#### Task details:
Your task is to copy a single run of lines that starts at the line with "Model this object" and stops at the line with "# Millimetres.", keeping both ends. Copy nothing else.

#### Task input:
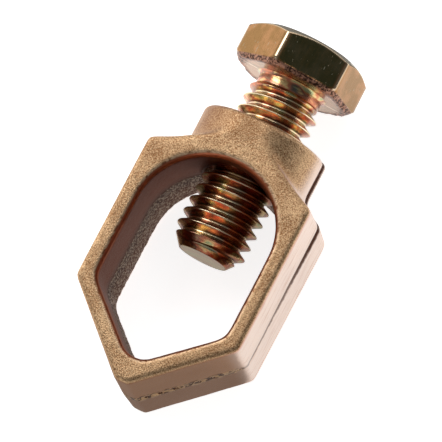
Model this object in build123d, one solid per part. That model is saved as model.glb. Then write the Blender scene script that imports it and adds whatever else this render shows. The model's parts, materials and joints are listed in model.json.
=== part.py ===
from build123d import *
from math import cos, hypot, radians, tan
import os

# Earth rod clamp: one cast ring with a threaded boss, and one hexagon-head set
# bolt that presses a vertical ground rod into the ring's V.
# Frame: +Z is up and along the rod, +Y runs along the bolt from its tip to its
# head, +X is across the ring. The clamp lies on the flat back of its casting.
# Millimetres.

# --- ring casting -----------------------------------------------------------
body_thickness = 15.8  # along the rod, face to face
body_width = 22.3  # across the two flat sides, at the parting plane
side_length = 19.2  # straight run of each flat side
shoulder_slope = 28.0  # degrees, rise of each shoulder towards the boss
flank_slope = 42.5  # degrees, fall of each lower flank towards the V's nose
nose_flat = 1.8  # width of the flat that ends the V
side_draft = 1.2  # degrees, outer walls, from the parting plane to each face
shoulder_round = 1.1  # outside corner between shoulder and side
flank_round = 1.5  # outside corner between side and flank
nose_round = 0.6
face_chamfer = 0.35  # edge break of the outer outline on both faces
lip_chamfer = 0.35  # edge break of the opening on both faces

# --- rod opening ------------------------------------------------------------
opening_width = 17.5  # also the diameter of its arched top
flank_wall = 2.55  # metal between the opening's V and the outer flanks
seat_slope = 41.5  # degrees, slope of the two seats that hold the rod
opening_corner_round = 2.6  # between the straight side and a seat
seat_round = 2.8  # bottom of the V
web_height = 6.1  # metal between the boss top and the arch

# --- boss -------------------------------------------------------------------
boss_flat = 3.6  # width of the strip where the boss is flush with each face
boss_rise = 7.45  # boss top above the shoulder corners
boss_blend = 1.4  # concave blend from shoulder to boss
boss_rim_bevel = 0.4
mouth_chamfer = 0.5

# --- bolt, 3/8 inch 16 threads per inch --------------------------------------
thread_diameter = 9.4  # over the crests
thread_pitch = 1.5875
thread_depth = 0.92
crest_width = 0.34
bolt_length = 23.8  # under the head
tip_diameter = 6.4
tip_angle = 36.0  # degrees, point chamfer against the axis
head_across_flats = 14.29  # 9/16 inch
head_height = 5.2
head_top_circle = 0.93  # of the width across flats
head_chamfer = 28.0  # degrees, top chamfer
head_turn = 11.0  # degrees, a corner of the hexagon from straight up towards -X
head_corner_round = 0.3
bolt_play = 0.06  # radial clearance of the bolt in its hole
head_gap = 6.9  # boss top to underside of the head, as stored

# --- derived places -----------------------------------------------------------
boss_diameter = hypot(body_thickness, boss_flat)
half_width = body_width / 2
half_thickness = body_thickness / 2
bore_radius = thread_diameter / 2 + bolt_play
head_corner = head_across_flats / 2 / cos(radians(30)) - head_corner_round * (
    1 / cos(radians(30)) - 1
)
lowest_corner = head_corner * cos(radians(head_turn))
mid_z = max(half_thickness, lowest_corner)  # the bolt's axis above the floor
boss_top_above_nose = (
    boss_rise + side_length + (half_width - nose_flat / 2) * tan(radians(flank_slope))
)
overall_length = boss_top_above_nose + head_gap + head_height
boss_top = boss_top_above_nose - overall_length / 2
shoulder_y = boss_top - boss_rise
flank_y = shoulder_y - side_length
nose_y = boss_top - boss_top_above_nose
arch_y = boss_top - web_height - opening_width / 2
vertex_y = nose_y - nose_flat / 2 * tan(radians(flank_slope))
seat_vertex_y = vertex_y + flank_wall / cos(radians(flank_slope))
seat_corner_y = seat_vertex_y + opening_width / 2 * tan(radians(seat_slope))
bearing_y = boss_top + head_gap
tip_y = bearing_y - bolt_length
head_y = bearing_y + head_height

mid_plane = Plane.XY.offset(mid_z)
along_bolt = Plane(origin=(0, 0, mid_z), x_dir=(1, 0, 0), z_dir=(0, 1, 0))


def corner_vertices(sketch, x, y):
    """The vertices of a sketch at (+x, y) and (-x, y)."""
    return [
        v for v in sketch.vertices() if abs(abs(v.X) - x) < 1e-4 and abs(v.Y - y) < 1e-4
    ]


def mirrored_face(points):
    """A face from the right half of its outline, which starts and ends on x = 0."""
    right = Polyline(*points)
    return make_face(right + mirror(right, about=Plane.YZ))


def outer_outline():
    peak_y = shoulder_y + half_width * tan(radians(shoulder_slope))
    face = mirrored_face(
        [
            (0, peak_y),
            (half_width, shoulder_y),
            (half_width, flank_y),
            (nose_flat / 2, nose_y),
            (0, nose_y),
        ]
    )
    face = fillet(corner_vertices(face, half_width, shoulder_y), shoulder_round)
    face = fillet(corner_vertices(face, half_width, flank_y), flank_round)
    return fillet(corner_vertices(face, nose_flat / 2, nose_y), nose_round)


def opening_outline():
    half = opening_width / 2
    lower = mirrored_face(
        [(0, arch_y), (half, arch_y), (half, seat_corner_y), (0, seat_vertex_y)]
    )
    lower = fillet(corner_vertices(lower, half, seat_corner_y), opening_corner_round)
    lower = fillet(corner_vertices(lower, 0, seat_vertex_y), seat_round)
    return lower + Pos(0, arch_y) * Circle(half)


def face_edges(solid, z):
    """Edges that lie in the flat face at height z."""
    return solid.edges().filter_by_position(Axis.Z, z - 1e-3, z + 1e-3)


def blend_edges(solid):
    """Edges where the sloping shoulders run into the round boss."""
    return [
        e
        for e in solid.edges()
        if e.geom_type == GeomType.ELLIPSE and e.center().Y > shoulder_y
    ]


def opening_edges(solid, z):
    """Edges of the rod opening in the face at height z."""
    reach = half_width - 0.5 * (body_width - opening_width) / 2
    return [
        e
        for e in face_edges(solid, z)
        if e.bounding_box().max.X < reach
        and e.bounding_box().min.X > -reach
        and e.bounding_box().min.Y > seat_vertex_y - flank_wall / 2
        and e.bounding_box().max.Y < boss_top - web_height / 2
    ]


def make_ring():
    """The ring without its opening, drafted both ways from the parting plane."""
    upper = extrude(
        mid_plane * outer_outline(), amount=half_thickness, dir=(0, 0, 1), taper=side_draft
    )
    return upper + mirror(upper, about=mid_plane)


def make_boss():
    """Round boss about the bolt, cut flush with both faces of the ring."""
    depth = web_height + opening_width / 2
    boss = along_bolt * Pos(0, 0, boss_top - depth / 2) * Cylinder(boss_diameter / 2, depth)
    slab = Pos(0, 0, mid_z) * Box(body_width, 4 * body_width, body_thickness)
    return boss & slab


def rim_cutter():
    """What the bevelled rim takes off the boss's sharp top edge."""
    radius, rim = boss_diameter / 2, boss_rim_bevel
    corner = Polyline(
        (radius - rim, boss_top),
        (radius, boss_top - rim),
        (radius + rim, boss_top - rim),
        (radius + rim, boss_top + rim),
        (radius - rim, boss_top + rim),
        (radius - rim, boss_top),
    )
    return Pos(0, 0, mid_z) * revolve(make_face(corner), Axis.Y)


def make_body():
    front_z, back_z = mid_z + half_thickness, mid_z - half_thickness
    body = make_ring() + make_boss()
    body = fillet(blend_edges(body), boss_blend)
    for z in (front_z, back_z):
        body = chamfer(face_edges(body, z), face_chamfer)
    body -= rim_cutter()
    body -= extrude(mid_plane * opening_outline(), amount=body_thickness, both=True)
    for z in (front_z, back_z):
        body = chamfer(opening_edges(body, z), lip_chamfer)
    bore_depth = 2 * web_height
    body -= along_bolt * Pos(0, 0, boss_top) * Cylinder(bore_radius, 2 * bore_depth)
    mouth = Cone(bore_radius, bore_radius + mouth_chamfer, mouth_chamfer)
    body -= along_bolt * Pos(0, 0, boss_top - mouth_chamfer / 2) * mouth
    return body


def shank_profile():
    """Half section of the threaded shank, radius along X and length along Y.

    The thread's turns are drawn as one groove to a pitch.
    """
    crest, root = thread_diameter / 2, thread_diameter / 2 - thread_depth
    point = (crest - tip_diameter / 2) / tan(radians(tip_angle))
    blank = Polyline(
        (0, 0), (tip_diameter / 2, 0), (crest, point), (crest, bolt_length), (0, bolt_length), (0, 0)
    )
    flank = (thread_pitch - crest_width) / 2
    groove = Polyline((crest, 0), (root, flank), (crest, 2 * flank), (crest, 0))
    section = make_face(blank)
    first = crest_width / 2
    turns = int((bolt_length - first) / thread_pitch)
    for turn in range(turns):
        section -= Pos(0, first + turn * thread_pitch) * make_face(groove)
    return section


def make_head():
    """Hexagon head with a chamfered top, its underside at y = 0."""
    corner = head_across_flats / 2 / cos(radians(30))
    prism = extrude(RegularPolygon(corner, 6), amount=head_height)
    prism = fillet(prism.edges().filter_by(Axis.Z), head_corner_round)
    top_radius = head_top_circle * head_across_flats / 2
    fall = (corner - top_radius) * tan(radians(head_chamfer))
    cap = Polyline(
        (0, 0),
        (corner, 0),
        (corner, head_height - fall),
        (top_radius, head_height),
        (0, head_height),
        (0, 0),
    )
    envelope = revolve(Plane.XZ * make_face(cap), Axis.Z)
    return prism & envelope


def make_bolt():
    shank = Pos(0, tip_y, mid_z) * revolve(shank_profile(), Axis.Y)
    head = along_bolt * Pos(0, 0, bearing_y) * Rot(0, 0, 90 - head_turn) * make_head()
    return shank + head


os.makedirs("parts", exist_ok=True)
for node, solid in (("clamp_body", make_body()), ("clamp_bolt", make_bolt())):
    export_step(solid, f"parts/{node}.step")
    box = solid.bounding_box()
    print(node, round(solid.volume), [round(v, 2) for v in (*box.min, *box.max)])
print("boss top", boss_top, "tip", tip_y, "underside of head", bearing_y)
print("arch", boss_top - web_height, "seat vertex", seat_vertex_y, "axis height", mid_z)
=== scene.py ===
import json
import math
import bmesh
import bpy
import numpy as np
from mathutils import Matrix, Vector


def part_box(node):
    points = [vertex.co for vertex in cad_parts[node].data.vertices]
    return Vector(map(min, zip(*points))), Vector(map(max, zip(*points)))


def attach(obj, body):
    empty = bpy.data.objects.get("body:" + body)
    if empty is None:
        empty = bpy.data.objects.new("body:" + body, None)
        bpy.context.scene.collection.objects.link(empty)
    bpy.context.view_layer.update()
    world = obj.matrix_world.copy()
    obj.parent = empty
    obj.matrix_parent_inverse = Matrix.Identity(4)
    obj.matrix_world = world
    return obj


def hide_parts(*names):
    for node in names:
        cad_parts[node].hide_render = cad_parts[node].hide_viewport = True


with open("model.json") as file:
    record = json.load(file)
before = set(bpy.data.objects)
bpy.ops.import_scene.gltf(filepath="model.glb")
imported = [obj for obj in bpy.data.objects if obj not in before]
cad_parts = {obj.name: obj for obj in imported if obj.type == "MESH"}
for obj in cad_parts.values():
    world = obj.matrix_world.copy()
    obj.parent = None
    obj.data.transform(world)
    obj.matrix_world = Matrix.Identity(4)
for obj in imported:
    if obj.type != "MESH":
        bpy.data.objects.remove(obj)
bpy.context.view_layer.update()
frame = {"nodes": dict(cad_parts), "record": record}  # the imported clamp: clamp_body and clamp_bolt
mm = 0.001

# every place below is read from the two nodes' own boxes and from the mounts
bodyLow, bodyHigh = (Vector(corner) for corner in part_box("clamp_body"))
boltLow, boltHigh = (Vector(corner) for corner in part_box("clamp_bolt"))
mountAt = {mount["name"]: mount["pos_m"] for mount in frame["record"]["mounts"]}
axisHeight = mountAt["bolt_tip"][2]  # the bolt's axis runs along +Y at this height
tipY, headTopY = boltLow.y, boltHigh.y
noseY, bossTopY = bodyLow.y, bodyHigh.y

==

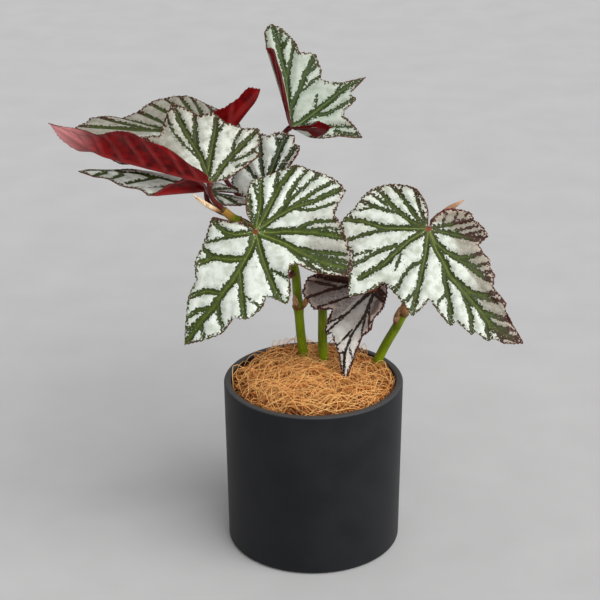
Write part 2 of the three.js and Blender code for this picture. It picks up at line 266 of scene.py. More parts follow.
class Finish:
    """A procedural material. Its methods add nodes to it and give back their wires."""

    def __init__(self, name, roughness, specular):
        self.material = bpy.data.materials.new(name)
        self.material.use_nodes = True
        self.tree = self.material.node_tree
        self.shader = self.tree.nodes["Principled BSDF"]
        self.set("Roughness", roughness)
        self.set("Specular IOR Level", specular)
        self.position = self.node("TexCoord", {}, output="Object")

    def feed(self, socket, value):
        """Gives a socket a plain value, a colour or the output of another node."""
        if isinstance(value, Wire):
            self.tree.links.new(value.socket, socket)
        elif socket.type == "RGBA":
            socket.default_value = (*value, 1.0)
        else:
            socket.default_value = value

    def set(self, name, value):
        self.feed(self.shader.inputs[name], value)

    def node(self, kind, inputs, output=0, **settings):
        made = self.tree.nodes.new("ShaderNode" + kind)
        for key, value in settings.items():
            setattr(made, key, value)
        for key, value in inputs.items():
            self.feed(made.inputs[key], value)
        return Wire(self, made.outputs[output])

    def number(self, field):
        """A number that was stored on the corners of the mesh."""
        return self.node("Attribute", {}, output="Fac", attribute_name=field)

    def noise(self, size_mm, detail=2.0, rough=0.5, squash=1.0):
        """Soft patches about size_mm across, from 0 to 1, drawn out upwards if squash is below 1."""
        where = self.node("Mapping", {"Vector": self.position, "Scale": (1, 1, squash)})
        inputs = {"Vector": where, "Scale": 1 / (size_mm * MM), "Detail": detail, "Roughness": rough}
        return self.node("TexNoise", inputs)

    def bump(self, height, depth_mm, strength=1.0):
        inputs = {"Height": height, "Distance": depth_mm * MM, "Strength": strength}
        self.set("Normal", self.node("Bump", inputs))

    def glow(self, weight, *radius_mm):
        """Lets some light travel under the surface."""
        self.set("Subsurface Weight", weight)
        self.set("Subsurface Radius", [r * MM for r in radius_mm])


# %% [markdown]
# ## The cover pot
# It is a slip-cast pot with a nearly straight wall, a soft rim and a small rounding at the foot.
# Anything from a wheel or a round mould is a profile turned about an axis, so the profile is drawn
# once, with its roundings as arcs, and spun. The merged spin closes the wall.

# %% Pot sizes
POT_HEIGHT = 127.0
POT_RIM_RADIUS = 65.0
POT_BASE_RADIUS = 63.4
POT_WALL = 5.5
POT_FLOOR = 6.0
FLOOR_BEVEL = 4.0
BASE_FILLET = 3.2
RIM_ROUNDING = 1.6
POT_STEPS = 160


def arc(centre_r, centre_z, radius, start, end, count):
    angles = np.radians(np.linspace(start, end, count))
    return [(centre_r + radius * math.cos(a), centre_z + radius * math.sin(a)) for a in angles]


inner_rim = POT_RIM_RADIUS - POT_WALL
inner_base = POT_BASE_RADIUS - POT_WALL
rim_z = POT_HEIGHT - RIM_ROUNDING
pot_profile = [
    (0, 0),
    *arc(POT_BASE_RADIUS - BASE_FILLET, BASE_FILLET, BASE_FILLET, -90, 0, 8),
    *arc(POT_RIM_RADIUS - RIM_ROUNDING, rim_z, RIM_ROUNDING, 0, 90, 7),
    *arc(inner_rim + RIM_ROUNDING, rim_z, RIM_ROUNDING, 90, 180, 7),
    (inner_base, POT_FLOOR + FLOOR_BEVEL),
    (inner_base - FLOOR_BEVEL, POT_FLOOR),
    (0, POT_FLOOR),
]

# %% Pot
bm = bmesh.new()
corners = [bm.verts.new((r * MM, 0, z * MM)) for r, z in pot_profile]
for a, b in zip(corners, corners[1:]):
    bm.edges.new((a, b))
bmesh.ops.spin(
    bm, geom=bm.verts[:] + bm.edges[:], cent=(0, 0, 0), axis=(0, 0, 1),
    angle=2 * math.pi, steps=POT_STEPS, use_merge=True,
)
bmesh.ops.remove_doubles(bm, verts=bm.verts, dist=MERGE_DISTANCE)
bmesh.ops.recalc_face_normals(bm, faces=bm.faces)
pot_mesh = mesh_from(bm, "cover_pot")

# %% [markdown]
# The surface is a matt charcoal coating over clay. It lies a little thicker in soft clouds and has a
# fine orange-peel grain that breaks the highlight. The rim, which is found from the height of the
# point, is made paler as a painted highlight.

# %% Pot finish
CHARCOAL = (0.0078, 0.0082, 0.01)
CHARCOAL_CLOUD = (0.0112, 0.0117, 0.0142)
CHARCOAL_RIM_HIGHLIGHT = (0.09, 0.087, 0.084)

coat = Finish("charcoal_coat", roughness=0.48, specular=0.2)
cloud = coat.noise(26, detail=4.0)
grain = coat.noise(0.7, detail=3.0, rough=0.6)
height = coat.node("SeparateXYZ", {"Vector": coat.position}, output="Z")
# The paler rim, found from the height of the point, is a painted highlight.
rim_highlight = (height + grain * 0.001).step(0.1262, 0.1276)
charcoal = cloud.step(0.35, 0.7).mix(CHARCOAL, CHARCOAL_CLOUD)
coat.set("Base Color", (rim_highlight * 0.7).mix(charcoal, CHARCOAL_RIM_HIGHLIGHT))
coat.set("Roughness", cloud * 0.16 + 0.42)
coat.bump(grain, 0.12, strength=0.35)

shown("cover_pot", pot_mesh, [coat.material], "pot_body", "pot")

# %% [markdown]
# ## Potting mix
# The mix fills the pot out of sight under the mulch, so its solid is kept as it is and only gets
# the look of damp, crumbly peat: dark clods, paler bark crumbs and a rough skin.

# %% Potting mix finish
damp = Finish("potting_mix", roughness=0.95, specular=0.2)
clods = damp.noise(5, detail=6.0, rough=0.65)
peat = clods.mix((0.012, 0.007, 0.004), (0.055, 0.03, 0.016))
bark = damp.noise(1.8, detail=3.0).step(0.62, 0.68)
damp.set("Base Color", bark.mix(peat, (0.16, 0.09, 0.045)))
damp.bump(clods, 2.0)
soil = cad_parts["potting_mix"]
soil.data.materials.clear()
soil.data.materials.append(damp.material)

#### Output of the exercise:
Model this object in build123d, one solid per part. That model is saved as model.glb. Then write the Blender scene script that imports it and adds whatever else this render shows. The model's parts, materials and joints are listed in model.json.
=== part.py ===
from build123d import *
from math import cos, hypot, radians, tan
import os

# Earth rod clamp: one cast ring with a threaded boss, and one hexagon-head set
# bolt that presses a vertical ground rod into the ring's V.
# Frame: +Z is up and along the rod, +Y runs along the bolt from its tip to its
# head, +X is across the ring. The clamp lies on the flat back of its casting.
# Millimetres.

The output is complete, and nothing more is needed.